(Instructions to follow): Give back an exact copy of the lines from the start of the material through the line bearing "0.2, 0.04, 0.08)". Include both ends and nothing else.
------ Data ------
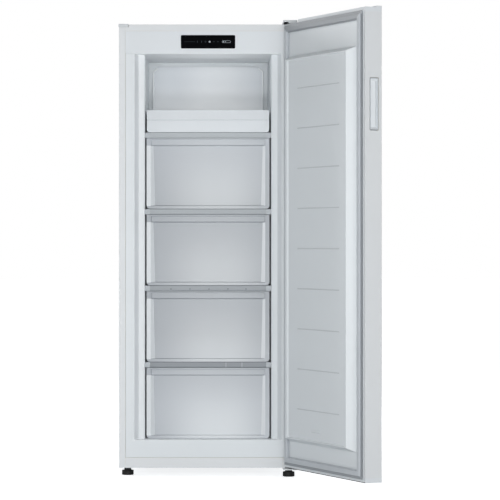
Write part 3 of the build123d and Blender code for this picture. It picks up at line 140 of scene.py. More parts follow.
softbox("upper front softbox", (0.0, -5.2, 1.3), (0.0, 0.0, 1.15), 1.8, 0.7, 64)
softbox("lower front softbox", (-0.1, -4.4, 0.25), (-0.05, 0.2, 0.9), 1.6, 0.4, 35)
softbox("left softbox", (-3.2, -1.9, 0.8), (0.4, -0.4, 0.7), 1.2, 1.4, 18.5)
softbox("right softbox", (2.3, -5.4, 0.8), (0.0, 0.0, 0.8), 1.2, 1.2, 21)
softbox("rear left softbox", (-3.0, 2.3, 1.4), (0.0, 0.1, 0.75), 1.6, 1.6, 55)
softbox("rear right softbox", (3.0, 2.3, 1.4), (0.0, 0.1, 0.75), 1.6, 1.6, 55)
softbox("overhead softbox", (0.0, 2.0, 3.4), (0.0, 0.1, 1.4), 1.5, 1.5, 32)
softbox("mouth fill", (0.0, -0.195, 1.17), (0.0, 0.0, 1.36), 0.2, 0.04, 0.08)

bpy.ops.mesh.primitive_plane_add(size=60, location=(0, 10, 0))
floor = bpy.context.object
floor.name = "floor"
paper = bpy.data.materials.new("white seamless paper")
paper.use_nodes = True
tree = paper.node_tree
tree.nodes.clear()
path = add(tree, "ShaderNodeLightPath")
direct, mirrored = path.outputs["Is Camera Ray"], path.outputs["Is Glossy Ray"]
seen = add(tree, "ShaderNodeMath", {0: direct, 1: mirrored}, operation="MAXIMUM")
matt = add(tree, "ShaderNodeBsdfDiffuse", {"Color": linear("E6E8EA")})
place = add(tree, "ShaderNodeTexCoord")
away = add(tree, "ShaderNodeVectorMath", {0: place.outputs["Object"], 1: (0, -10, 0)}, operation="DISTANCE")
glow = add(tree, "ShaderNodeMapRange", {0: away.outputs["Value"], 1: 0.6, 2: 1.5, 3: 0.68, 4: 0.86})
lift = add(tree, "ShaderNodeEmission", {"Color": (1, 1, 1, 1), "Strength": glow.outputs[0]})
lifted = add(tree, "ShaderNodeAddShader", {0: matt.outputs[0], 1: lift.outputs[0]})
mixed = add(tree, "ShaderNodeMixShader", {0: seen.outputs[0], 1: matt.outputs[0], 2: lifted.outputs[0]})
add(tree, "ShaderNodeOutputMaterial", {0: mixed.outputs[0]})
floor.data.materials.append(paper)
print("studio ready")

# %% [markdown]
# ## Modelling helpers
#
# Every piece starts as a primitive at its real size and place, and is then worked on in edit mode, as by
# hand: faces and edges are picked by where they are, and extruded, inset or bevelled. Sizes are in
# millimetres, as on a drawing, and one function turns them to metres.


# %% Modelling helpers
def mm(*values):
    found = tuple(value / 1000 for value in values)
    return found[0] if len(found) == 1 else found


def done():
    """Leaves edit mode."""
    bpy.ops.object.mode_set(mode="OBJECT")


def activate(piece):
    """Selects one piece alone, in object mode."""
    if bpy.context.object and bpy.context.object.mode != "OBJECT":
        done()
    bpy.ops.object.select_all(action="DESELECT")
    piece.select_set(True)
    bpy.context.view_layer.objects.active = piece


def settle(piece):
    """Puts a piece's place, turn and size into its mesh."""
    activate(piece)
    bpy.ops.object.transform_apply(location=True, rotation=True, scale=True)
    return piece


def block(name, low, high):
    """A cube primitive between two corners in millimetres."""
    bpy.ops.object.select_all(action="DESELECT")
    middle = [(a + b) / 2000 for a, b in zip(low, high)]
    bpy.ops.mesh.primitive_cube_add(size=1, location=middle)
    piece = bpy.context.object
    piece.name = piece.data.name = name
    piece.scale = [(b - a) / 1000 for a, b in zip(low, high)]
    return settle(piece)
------
(Exercise solution):
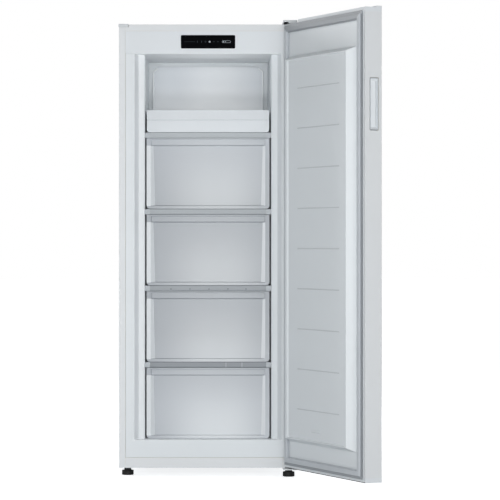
Write part 3 of the build123d and Blender code for this picture. It picks up at line 140 of scene.py. More parts follow.
softbox("upper front softbox", (0.0, -5.2, 1.3), (0.0, 0.0, 1.15), 1.8, 0.7, 64)
softbox("lower front softbox", (-0.1, -4.4, 0.25), (-0.05, 0.2, 0.9), 1.6, 0.4, 35)
softbox("left softbox", (-3.2, -1.9, 0.8), (0.4, -0.4, 0.7), 1.2, 1.4, 18.5)
softbox("right softbox", (2.3, -5.4, 0.8), (0.0, 0.0, 0.8), 1.2, 1.2, 21)
softbox("rear left softbox", (-3.0, 2.3, 1.4), (0.0, 0.1, 0.75), 1.6, 1.6, 55)
softbox("rear right softbox", (3.0, 2.3, 1.4), (0.0, 0.1, 0.75), 1.6, 1.6, 55)
softbox("overhead softbox", (0.0, 2.0, 3.4), (0.0, 0.1, 1.4), 1.5, 1.5, 32)
softbox("mouth fill", (0.0, -0.195, 1.17), (0.0, 0.0, 1.36), 0.2, 0.04, 0.08)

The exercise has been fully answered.